2. Standardize your takedown template

Create a short complaint template with trademark details, listing identifiers, infringement explanation, and prior report references.

3. Track repeat offenders separately

Some sellers are one offs. Others are organized. Keep a repeat offender sheet with seller aliases, return addresses, payment clues, and image reuse.

4. Preserve platform promises

If a platform representative says they will investigate, escalate, or block future listings, save that message. If the same issue continues later, that history may matter.

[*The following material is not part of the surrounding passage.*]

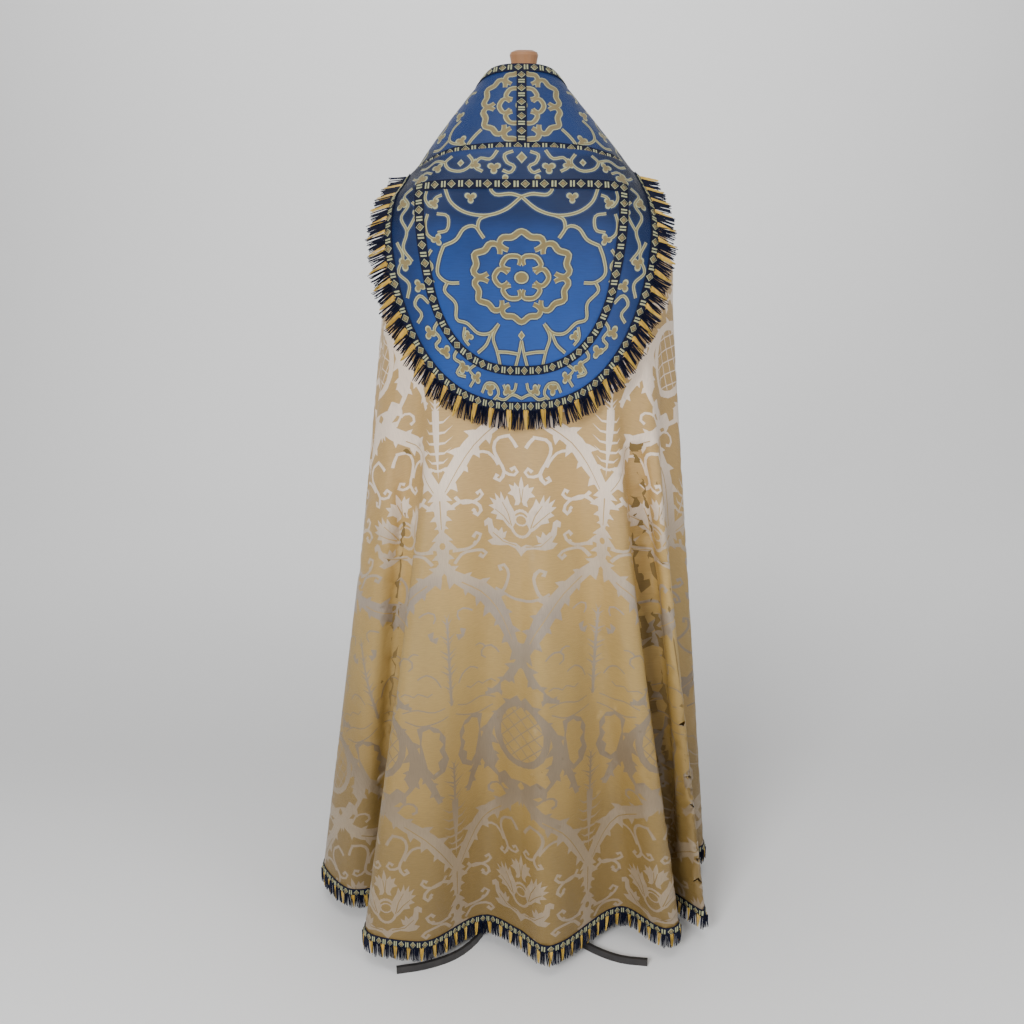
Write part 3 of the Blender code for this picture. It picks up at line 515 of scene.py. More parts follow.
def hood_surface(flat):
    ray, down = from_flat(flat)
    share = ((flat[:, 1] - HOOD_TOP) / HOOD_BLEND).clip(0, 1)[:, None]
    ease = share * share * (3 - 2 * share)
    return folded.point(ray, down) * (1 - ease) + hull.point(ray, down) * ease


def hang(flat, surface, step=0.003):
    """Places in space and outward directions of flat places."""
    flat = np.asarray(flat, float)
    place = surface(flat)
    sideways = surface(flat + (step, 0)) - surface(flat - (step, 0))
    downwards = surface(flat + (0, step)) - surface(flat - (0, step))
    out = np.cross(downwards, sideways)
    out /= np.linalg.norm(out, axis=1)[:, None].clip(1e-12)
    facing = (out[:, :2] * (place[:, :2] - (0, NECK_CENTRE_Y))).sum()
    return place, out * (1 if facing > 0 else -1)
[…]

5. Talk to counsel earlier if the pattern is serious

You do not need to sue everyone. But if counterfeits are recurring, widespread, or creating safety risks, get legal advice before records disappear or account data changes.

At a Glance: Comparison

Feature/Aspect Details Verdict
Platform knowledge Specific notices, repeat reports, and proof that the service knew about the same seller or listings more than once. Very important. Detailed notice beats general complaints.
Platform control Ability to remove listings, suspend sellers, freeze payouts, block inventory, or limit account access. The more control, the more pressure a platform may face.
Brand preparation Screenshots, test buys, saved emails, case numbers, and a clear timeline of recurring infringement. Best move for small brands right now. Useful today, and potentially critical later.

Conclusion

The rules are not fully rewritten yet, but they are moving. That is exactly why this matters now. Judges and regulators are actively rethinking how far trademark liability should reach for intermediaries like marketplaces, search tools and payment processors, and small brands are almost never in the room when those standards are shaped. The good news is that you can still prepare. If you learn now how to document infringement patterns, preserve platform communications, and phrase complaints in the language courts care about, you put yourself in a much stronger position. That can help you push platforms to act faster today, negotiate better protection tools tomorrow, or even take part in future test cases if the right moment comes. In plain English, better records give you more power and fewer regrets.